When during compression the files are stored with user and group 0, during the decompression via GUI, they assume the permissions of the user who extracts the files, so it is a valid solution to forget the user in the compression phase.

5
  • 6
    So setting root user ID is what people normally do? May 24, 2016 at 20:04
  • 1
    From man: There is no value indicating a missing number, and "0" usually means root. Some people like to force "0" as the value to offer in their distributions for the owner of files, because the root user is anonymous anyway, so that might as well be the owner of anonymous archives.
    – mvorisek
    Aug 17, 2018 at 7:37
  • --same-owner is another flag to look for
    – Vishrant
    Jan 22, 2019 at 20:29
  • It seems like the manual link has died, the section referenced in this answer (4.3.1 Overriding File Metadata) has moved to here
    – jrh
    Jun 10, 2021 at 19:38
  • On macOS the command line options are --uid 0 and --gid 0.
    – Utkonos
    Mar 9 at 14:41
6

You're looking for something like tar --owner=0 --group=0 to set everything owned by root/root.

2
  • how to do that while untar
    – CS QGB
    May 7 at 16:32
  • @CSQGB Type man tar and look at the --no-same-owner --no-same-permissions help descriptions. The --no-same-owner is the only relevant flag, but the permissions flag is also useful if you want to use default file/folder permissions (as if fresh files). Oh and also, the advice to force --owner=0 --group=0 is kinda useless, except if you REALLY want to hide the original owner's name/group metadata when creating the archive, but beware that those flags will create archives with root-owned files. If you only care about extraction, just use the --no-same-* flags when extracting. May 8 at 7:07
6

With GNU you can use --numeric-owner to prevent tar from storing your username. Alternatively, you can set another userid with --owner=ID. When it's extracted, those user ids will be dropped, unless the extractor is the root user.

A common way used to bundle files is cpio which is typically used with the --no-preserve-owner option. This is how rpm files are built.

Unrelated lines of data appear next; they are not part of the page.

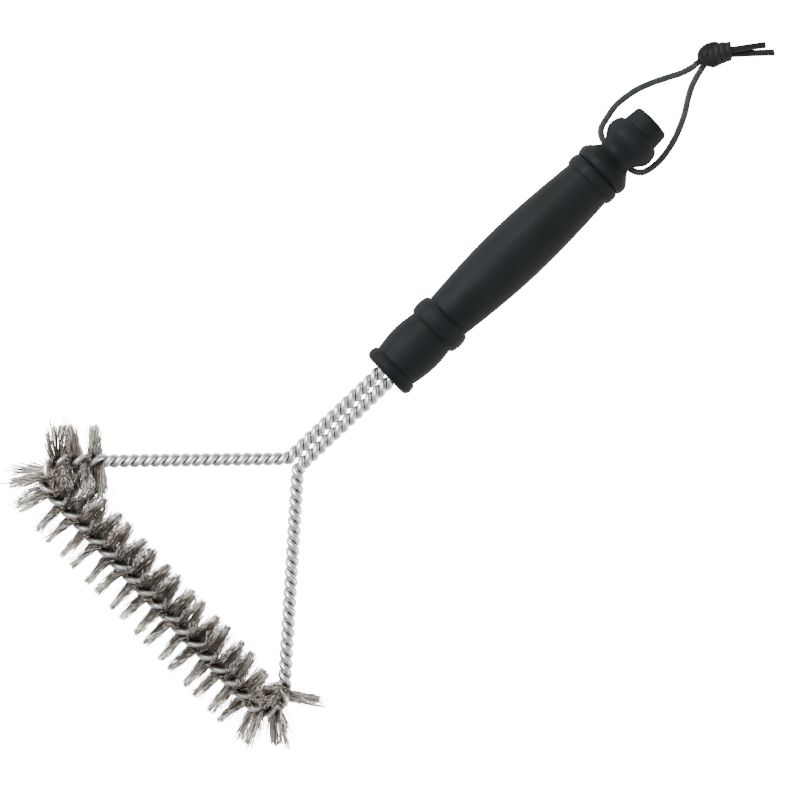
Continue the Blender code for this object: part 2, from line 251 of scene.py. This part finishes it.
def make_light(name, way, size, power):
    direction = view_direction(*way)
    data = bpy.data.lights.new(name, "AREA")
    data.shape = "DISK"
    data.size = size
    data.energy = power
    light = bpy.data.objects.new(name, data)
    light.location = VIEW_CENTRE + direction * LIGHT_DISTANCE
    light.rotation_euler = (-direction).to_track_quat("-Z", "Y").to_euler()
    bpy.context.scene.collection.objects.link(light)


def make_lighting():
    """Two soft lamps, and a world that is brighter overhead than at the horizon."""
    make_light("key", *KEY)
    make_light("fill", *FILL)
    world = bpy.data.worlds.new("studio")
    bpy.context.scene.world = world
    world.use_nodes = True
    nodes = world.node_tree.nodes
    place = nodes.new("ShaderNodeTexCoord")
    split = nodes.new("ShaderNodeSeparateXYZ")
    height = nodes.new("ShaderNodeMapRange")
    height.inputs["From Max"].default_value = 1.0
    height.inputs["To Min"].default_value = HORIZON_LIGHT
    height.inputs["To Max"].default_value = ZENITH_LIGHT
    join = world.node_tree.links.new
    join(place.outputs["Generated"], split.inputs["Vector"])
    join(split.outputs["Z"], height.inputs["Value"])
    join(height.outputs["Result"], nodes["Background"].inputs["Strength"])


def make_plane(name, height, finish):
    """A wide plane that isn't part of the brush."""
    half = FLOOR_HALF
    corners = [(-half, -half, 0), (half, -half, 0), (half, half, 0), (-half, half, 0)]
    mesh = bpy.data.meshes.new(name)
    mesh.from_pydata(corners, [], [(0, 1, 2, 3)])
    mesh.materials.append(finish)
    plane = bpy.data.objects.new(name, mesh)
    plane.location.z = height
    bpy.context.scene.collection.objects.link(plane)
    return plane


def make_floor():
    """A white floor that glows into the picture, over one that lights the brush less."""
    floor = make_plane("floor", -0.05 * MM, glowing_material("floor", FLOOR_GLOW))
    floor.visible_diffuse = False
    floor.visible_glossy = False
    bounce = make_plane("floor_bounce", -0.1 * MM, glowing_material("floor_bounce", BOUNCE_GLOW))
    bounce.visible_camera = False


# --------------------------------------------------------------------------- materials

def new_material(name):
    """A material and its Principled shader."""
    made = bpy.data.materials.new(name)
    made.use_nodes = True
    return made, made.node_tree.nodes["Principled BSDF"]


def add_node(material, kind, inputs=(), **settings):
    node = material.node_tree.nodes.new(kind)
    for key, value in settings.items():
        setattr(node, key, value)
    for key, value in dict(inputs).items():
        node.inputs[key].default_value = value
    return node


def link(material, source, target):
    material.node_tree.links.new(source, target)


def object_pattern(material, scale, detail, stretch=(1.0, 1.0, 1.0)):
    """Noise in the piece's own coordinates, with scale in waves per metre."""
    place = add_node(material, "ShaderNodeTexCoord")
    mapping = add_node(material, "ShaderNodeMapping", {"Scale": stretch})
    noise = add_node(
        material, "ShaderNodeTexNoise",
        {"Scale": scale, "Detail": detail, "Roughness": 0.55},
    )
    link(material, place.outputs["Object"], mapping.inputs["Vector"])
    link(material, mapping.outputs["Vector"], noise.inputs["Vector"])
    return noise.outputs["Fac"]


def ramp(material, factor, stops):
    """A colour ramp; each stop is (place, colour), with the colour as one grey or three."""
    node = add_node(material, "ShaderNodeValToRGB")
    while len(node.color_ramp.elements) < len(stops):
        node.color_ramp.elements.new(0.5)
    for element, (place, color) in zip(node.color_ramp.elements, stops):
        element.position = place
        color = (color,) * 3 if isinstance(color, float) else color
        element.color = (*color, 1.0)
    link(material, factor, node.inputs["Fac"])
    return node.outputs["Color"]


def add_bump(material, shader, height, distance, strength=1.0, after=None):
    bump = add_node(material, "ShaderNodeBump", {"Distance": distance, "Strength": strength})
    link(material, height, bump.inputs["Height"])
    if after is not None:
        link(material, after, bump.inputs["Normal"])
    link(material, bump.outputs["Normal"], shader.inputs["Normal"])
    return bump.outputs["Normal"]


def lacquer_material():
    """Turned wood under matte black lacquer: faint grain and a fine orange peel."""
    made, shader = new_material("lacquer")
    shader.inputs["Specular IOR Level"].default_value = 0.1
    grain = object_pattern(made, 1.0, detail=4.0, stretch=(22.0, 520.0, 520.0))
    cloud = object_pattern(made, 60.0, detail=3.0)
    peel = object_pattern(made, 2600.0, detail=2.0)
    color = ramp(made, cloud, [(0.3, (0.0046, 0.0058, 0.0066)), (0.75, (0.0072, 0.0089, 0.0101))])
    link(made, color, shader.inputs["Base Color"])
    link(made, ramp(made, grain, [(0.3, 0.54), (0.75, 0.68)]), shader.inputs["Roughness"])
    first = add_bump(made, shader, grain, 0.05 * MM, 0.5)
    add_bump(made, shader, peel, 0.012 * MM, 0.5, after=first)
    return made


def resin_material():
    made, shader = new_material("resin")
    cloud = object_pattern(made, 300.0, detail=4.0)
    color = ramp(made, cloud, [(0.3, (0.16, 0.11, 0.05)), (0.7, (0.32, 0.24, 0.13))])
    link(made, color, shader.inputs["Base Color"])
    link(made, ramp(made, cloud, [(0.3, 0.25), (0.7, 0.45)]), shader.inputs["Roughness"])
    add_bump(made, shader, cloud, 0.2 * MM)
    return made


def core_wire_material():
    """Galvanised wire: a mottled zinc skin, with painted shade where the other wire lies against
    it.
    """
    made, shader = new_material("core_wire")
    shader.inputs["Metallic"].default_value = 1.0
    spangle = object_pattern(made, 700.0, detail=4.0)
    skin = object_pattern(made, 3200.0, detail=2.0)
    color = ramp(
        made, spangle,
        [(0.3, (0.52, 0.55, 0.54)), (0.55, (0.7, 0.72, 0.7)), (0.8, (0.84, 0.85, 0.82))],
    )
    groove = add_node(made, "ShaderNodeAttribute", attribute_name=GROOVE)
    # Painted shade: the wire's colour is darkened where the other wire is close
    painted_groove_shade = ramp(made, groove.outputs["Fac"], [(0.1, 1.0), (0.9, (0.035, 0.045, 0.042))])
    blend = add_node(made, "ShaderNodeMix", data_type="RGBA", blend_type="MULTIPLY")
    blend.inputs["Factor"].default_value = 1.0
    link(made, color, blend.inputs[6])
    link(made, painted_groove_shade, blend.inputs[7])
    link(made, blend.outputs[2], shader.inputs["Base Color"])
    link(made, ramp(made, spangle, [(0.3, 0.42), (0.7, 0.27)]), shader.inputs["Roughness"])
    add_bump(made, shader, skin, 0.02 * MM, 0.6)
    return made


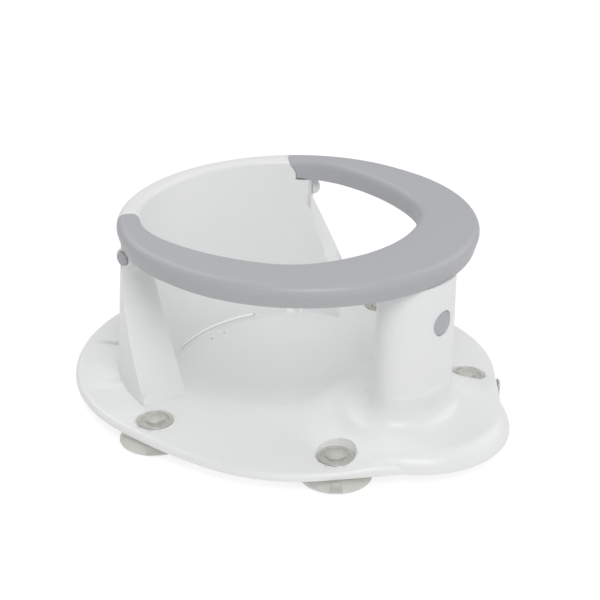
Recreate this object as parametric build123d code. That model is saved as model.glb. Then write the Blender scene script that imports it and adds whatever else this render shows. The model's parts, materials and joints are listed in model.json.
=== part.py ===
from build123d import *
from math import cos, radians, sin, sqrt
import os

# Baby bath seat: a white moulded seat (base, backrest and front column in one piece),
# a grey safety ring that lifts off three sockets, three push buttons that free it,
# and four suction cups. Millimetres, +Z up, the child faces -Y, the floor is Z = 0.
# The origin is on the floor, in the middle of the base.

# Base
base_length = 365.0
base_width = 307.0
base_back_nose = (158.0, 45.0)
base_top = 14.7
rim_underside = 9.6
base_edge_radius = 4.0
wall = 2.6
side_bow_radius = 400.0
side_bow_turn = 11.3
corner_radius = 124.0
corner_turn = 39.3
front_run = 62.0
lobe_radius = 71.3
lobe_top = 22.6
notch_radius = 9.0

# Seat pan
pan_y = 32.5
pan_radius = 84.0
pan_depth = 7.5
drain_hole_radius = 1.2
drain_hole_x = 7.0
drain_hole_y = 90.0

# Backrest, a hollow double skin open underneath
rim_top = 144.5
outer_foot_half_width = 125.0
outer_foot_back = 149.0
inner_foot_half_width = 91.0
inner_foot_back = 97.5
inner_foot_nose = (104.0, 45.0)
inner_top_half_width = 99.3
inner_top_back = 119.9
inner_top_nose = (124.0, 27.0)
rim_outer_radius = 6.0
rim_inner_radius = 5.0
drain_slot_half_width = 43.0
drain_slot_height = 3.0
drain_slot_z = 15.6
drain_slot_depth = 22.0

# Front faces of the backrest's two posts, given on the right-hand side
post_corner_x = 105.5
post_corner_y = 79.8
post_turn_top = 36.0
post_foot_x = 128.6
post_foot_y = 43.0
post_turn_foot = 14.0
neck_foot_z = 106.2

# Column between the legs
column_y = -110.0
column_half_width = 36.0
column_top_half_width = 32.5
column_half_depth = 24.0
flare_back = 26.0
flare_side = 15.0
flare_front = 10.0

# Safety ring
ring_width = 266.4
ring_front = -136.1
ring_back = 137.0
ring_lean = 4.5
ring_front_nose = (118.0, 9.0)
ring_back_nose = (140.0, 33.0)
ring_inner_front = -82.8
ring_inner_nose = (110.0, 32.0)
ring_inner_corner = (62.0, 30.0)
ring_height = 16.0
ring_outer_radius = 6.0
ring_inner_radius = 6.0
ring_wall = 2.5
ring_floor = 2.0
ring_end_x = 90.9
ring_end_y = 85.0
ring_end_turn = 38.0
scarf_foot = 4.7
scarf_lean = 7.0

# Fits between separate pieces
clearance = 0.3
cover_play = 0.2

# Ring plugs and their sockets
side_plug_x = 91.4
side_plug_y = 79.3
side_plug_width = 6.2
side_plug_depth = 5.4
side_plug_length = 23.0
front_plug_offset = 3.0
front_plug_width = 42.0
front_plug_depth = 19.0
front_plug_length = 44.0
socket_floor = 1.6

# Push buttons, each in a bore whose narrow mouth holds the bead of its cap
side_button_z = 118.0
side_button_radius = 5.2
side_button_face = 107.4
side_button_travel = 2.0
side_boss_face = 105.6
side_boss_radius = 7.4
side_chamber_floor = 100.0
side_stem_radius = 1.5
front_button_z = 98.0
front_button_radius = 9.3
front_button_recess = 0.8
front_button_travel = 3.0
front_chamber_depth = 14.8
front_stem_radius = 2.0
mouth_length = 1.6
bead_height = 0.5
bead_length = 1.1
cap_wall = 1.3
spring_wire_radius = 0.35
spring_turns = 3

# Latch tongues, whose nibs stand in the stem holes
tongue_thickness = 1.4
tongue_play = 0.3
side_tongue_width = 3.0
front_tongue_width = 6.0
side_nib_radius = 1.2
front_nib_radius = 1.5
nib_reach = 1.2
tongue_screw_radius = 0.8
tongue_screw_head_radius = 1.4
tongue_screw_head_height = 0.8
tongue_screw_length = 3.4

# Screws that join the ring's halves
screw_radius = 1.5
screw_head_radius = 2.8
screw_head_height = 1.4
screw_length = 9.0
screw_boss_radius = 3.6
screw_places = [(0.0, -92.5), (65.0, -92.0), (107.0, -41.0), (113.5, 26.5)]

# Suction cups
rear_cup_x = 131.2
rear_cup_y = 23.3
front_cup_x = 79.0
front_cup_y = -104.9
cup_radius = 26.3
cup_lip = 1.0
cup_rim_width = 1.4
cup_collar = 4.0
cup_head_radius = 12.8
cup_head_height = 2.4
cup_knob_radius = 8.3
cup_knob_height = 2.0
cup_stem_radius = 4.6
well_depth = 2.4
well_play = 1.4
tab_foot_width = 9.0
tab_tip_width = 6.0
tab_thickness = 1.4
tab_inset = 0.4
rear_tab_turn = 222.0
front_tab_turn = -42.0

# Places that follow from the sizes above
ring_under = rim_top - ring_height
seat_top = ring_under - clearance
lobe_y = lobe_radius - base_length / 2
column_front = column_y - column_half_depth
front_plug_y = column_y + front_plug_offset
front_chamber_floor = column_front + front_chamber_depth
well_floor = base_top - well_depth
cup_places = {
    "rear_right": (rear_cup_x, rear_cup_y, 180 - rear_tab_turn),
    "rear_left": (-rear_cup_x, rear_cup_y, rear_tab_turn),
    "front_right": (front_cup_x, front_cup_y, front_tab_turn),
    "front_left": (-front_cup_x, front_cup_y, 180 - front_tab_turn),
}


def both(shape):
    """A shape on the right-hand side together with its mirror image."""
    return shape + mirror(shape, about=Plane.YZ)


def quarter(nose_y, arcs, half_width, turn):
    """Arcs from a nose on the centre line to the widest point; the width sets the last radius."""
    edges = []
    point = Vector(0, nose_y)
    heading = 0.0
    for radius, sweep_angle in arcs:
        tangent = Vector(cos(radians(heading)), turn * sin(radians(heading)))
        edges.append(JernArc(point, tangent, radius, turn * sweep_angle))
        point = edges[-1] @ 1
        heading += sweep_angle
    last_radius = (half_width - point.X) / (1 - sin(radians(heading)))
    tangent = Vector(cos(radians(heading)), turn * sin(radians(heading)))
    edges.append(JernArc(point, tangent, last_radius, turn * (90 - heading)))
    return edges


def oval(half_width, front, front_arcs, back, back_arcs, z, grow=0.0):
    """A closed egg outline at height z, offset outwards by grow."""
    front_edges = quarter(front - grow, [(r + grow, a) for r, a in front_arcs], half_width + grow, 1)
    back_edges = quarter(back + grow, [(r + grow, a) for r, a in back_arcs], half_width + grow, -1)
    half = [*front_edges, Line(front_edges[-1] @ 1, back_edges[-1] @ 1), *back_edges]
    whole = Wire(half + [edge.mirror(Plane.YZ) for edge in half])
    return Pos(0, 0, z) * Face(whole)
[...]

But tar with user-ids is rarely an issue. If you want to be paranoid, you use a dedicated account for the final bundling.

4

Any existing tarballs can be sanitized via something like:

#!/usr/bin/env perl
use strict;
use warnings;
use Archive::Tar 1.80;

for my $tarfile (@ARGV) {
    my $tar = Archive::Tar->new($tarfile) // die "failed to read '$tarfile'\n";
    for my $archivefile ($tar->list_files) {
        $tar->chown($archivefile, 'root:root');
    }
    my @compression;
    if ($tarfile =~ m/gz$/) {
        @compression = COMPRESS_GZIP;
    } elsif ($tarfile =~ m/bz$/) {
        @compression = COMPRESS_BZIP;
    }
    $tar->write($tarfile, @compression);
}
1
  • Does this perl module support modern tar archive formats?
    – schily
    May 24, 2016 at 20:50
3

You can fool tar into treating the files as if they have a different owner with fakeroot.

Fakeroot runs a command in an environment were it appears to have root privileges for file manipulation, by setting LD_PRELOAD to a library with alternative versions of getuid(), stat(), etc. This is useful for allowing users to create archives (tar, ar, .deb .rpm etc.) with files in them with root permissions/ownership.

Initially, all files will appear to be owned by root, but you can chown them from inside the fakeroot shell, and subsequent commands will see the new owner.